With Stalinist efficiency, Labor myth-makers have almost entirely elided this episode from history. So let’s recount the facts. Whitlam authorised Bill Hartley, a far-left figure of the Victorian ALP who received subsidies from Arab dictators, to seek election funding of up to $2 million from the Iraqi government or the governing Iraqi Baath Socialist Party.
Their agreed envoy, whom Whitlam met and authorised, was one Henry Fischer. In Iraq, Fischer met Saddam Hussein, then vice-president of Iraq.
He later intimated he could get half a million dollars from the ALP. Whitlam thought this was fine but wanted to keep it secret.
When news of it came out, in 1976, Whitlam was already in opposition. He was condemned, as leader, by the ALP national executive. John Wheeldon, who had been Whitlam’s social security minister and who later became associate editor of The Australian, resigned from Labor’s front bench in disgust and said he would never again serve with Whitlam.
Kim Beazley Sr, who had been Whitlam’s education minister, had already resigned over the issue. “It would be inevitable for the Australian Jewish community to regard any such (Iraqi) money as blood money that might be paid for, ultimately, in Israeli blood,” Beazley said.
That might have been an overdramatic judgment, but on any measure for an Australian political leader to seek secret electoral funds from one of the most brutal and bloodthirsty tyrannical regimes the 20th century ever saw was a monstrous moral failing.
Imagine the endless outcry there would be if Malcolm Fraser had sought electoral funding for the Liberal Party from apartheid South Africa, or even from the Americans. For the record, Fraser says the Liberals never sought foreign funding from anybody.
The more well-remembered loans affair involved Jim Cairns, then treasurer, and Rex Connor, then minerals and energy minister, seeking a $4 billion loan from Middle East sources for infrastructure in Australia, although there was a later plot to use this money to fund government if the Senate blocked supply.
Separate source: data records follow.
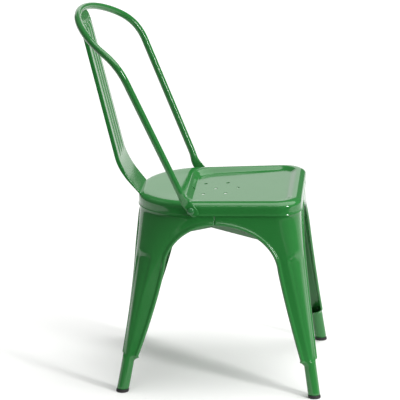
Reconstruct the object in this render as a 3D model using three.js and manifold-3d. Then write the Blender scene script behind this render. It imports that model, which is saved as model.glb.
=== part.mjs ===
// A stacking chair of pressed and tubular steel: seat pan, four leg pressings with rolled feet, bent-tube back
// hoop, ribbed back splat, cross brace, bolts and rubber glides.
// Millimetres, +Z up, the front of the chair faces -Y, +X is the sitter's left. Z = 0 is the floor.
import * as THREE from "three";
import { mergeVertices } from "three/addons/utils/BufferGeometryUtils.js";
import Module from "manifold-3d";

const wasm = await Module();
wasm.setup();

// Overall layout
const SHEET = 1.5; // steel sheet of the seat and legs
const CLEAR = 0.4; // gap between neighbouring pieces
const LAP_GAP = 0.9; // gap between the skirt and the leg tops it covers
const TAPER = 0.3e-3; // the plan narrows towards the rear by this part of its width per millimetre
const ARCH_Y = -44; // where the front and rear leg pressings meet at the side
const SHIFT_Y = 3.15; // moves the finished chair so that its box is centred on the origin

// Seat pan
const SEAT = { half: 165, front: -238.5, rear: 137.5, frontRadius: 56, rearRadius: 133 };
const RIM_Z = 437.4; // height of the rim at y = 0
const RIM_SLOPE = 0.035; // the seat rises towards the front
const EDGE = { wide: 19, high: 12, angles: [0, 30, 60, 90] }; // the rim rolls over in a quarter ellipse
const SKIRT = 30; // depth of the skirt below the rim
const DISH = { half: 145.5, front: -219, rear: 26, frontRadius: 46, rearRadius: 56, wall: 17 };
const DISH_DEPTH = { front: 6, rear: 13 };
const DISH_FLOOR = { inset: 48, middleY: -100 }; // the last ring of the floor and the point where it closes
const DRAIN = { radius: 4.5, pitch: 51, rowPitch: 44, y: -36, rows: [[1, 2], [0, 3], [-1, 2]] };

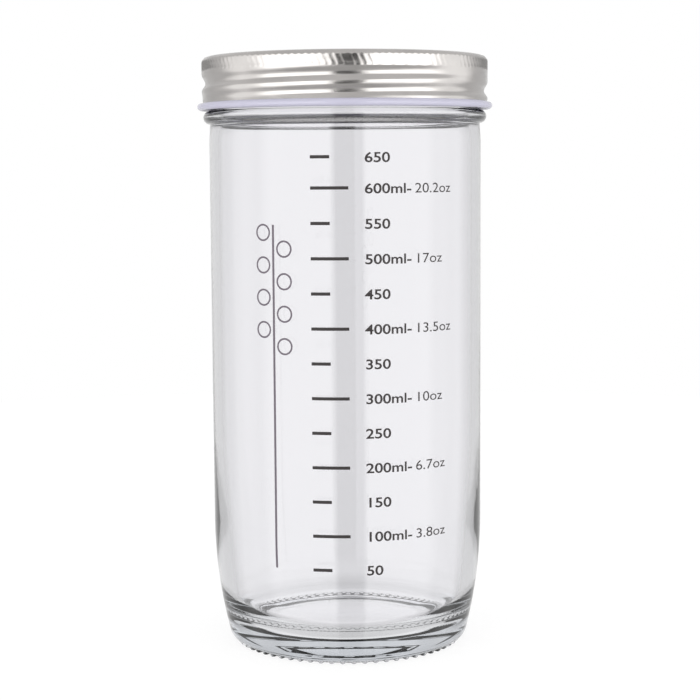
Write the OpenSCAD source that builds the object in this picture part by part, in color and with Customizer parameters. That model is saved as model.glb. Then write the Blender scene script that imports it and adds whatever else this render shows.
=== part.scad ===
// Straight-sided wide-mouth glass jar for a sourdough starter, with a continuous-thread
// neck, a flat sealing lid with its bonded gasket, and a knurled screw band.
// Millimetres, +Z up, origin at the centre of the base, closed and screwed down.

/* [Jar body] */
// Outer diameter of the straight wall
body_d = 84.8; // [70:0.1:104]
// Height of the glass, from the table to the rim
jar_h = 182; // [110:0.5:260]
// Thickness of the straight wall
wall_t = 3; // [2.2:0.1:4.2]
// Thickness of the glass at the middle of the floor
floor_t = 5; // [3.5:0.1:9]
// Rise of the pushed-up underside at its middle
punt_h = 3; // [1.5:0.1:5]

/* [Heel and foot] */
// Radius of the long curve that draws the wall in towards the foot
heel_sweep_r = 150; // [80:1:180]
// Slope of the wall where that curve ends, in degrees from upright
heel_slope = 14; // [8:0.5:17]
// Radius of the corner between the heel and the underside
heel_corner_r = 3.2; // [2:0.1:4.5]
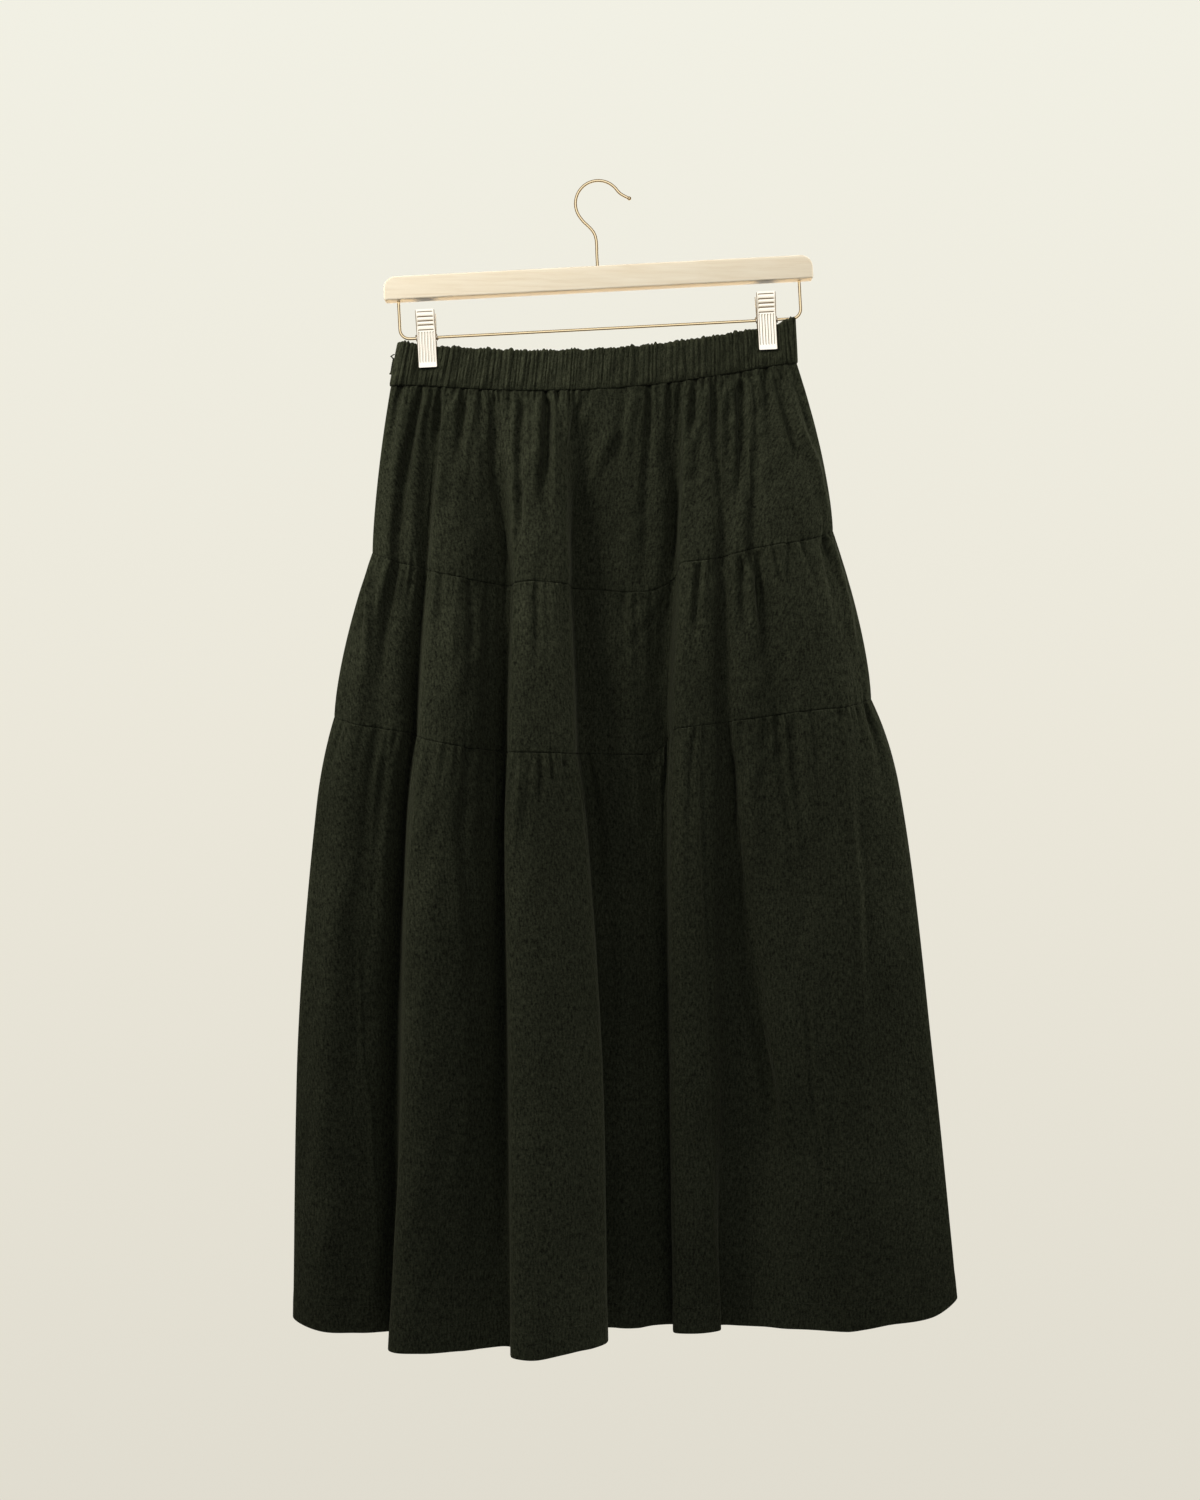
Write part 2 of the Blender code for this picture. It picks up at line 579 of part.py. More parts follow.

Connor used the shady Tirath Khemlani to try to raise the money. The problem was that after Connor’s official authority was formally withdrawn, he kept using Khemlani, apparently with Whitlam’s tacit approval.
Whitlam’s view was if the money came through he would take it, however Connor got it.
Both Connor and Cairns were sacked from the ministry in a government of utter chaos.
Whitlam’s economic record was ruinous. He produced massively increased unemployment, the highest level in Australia since the great Depression. Inflation got above 20 per cent at one stage. This was partly influenced by the international oil shocks but the outcome in Australia was much worse than in comparable countries. In 1974-75, government spending increased by 40 per cent, plainly a state of madness. Tax increased by 30 per cent. It wasn’t just that Whitlam was uninterested in economics, his economic policies were catastrophic and took many years to recover from.
Whitlam could not control his ministers, some of whom had pro-communist allegiances (read Mark Aarons’s book, The Family File) and made wildly ill-disciplined statements against the US alliance, which made his government look incoherent and amateurish.
Whitlam did not support the invasion of East Timor, the only thing he is accused of by the Left but is innocent of.
Many of his social reforms had calamitous consequences or could not be afforded. Abolishing university fees made no discernible difference to the socio-economic profile of Australian undergraduates and was later reversed by the Hawke government.
All this economic disaster ruined Australia’s international reputation. The tenor of commentary in British newspapers at the time was that while messing up the British economy was fairly easy, messing up the Australian economy took real determination.
The fact that modern Labor idolises Whitlam rather than Bob Hawke is one of the key causes of its policy malaise. Whitlam had grand ambitions. His government, though, on almost every measure, was an unmitigated disaster.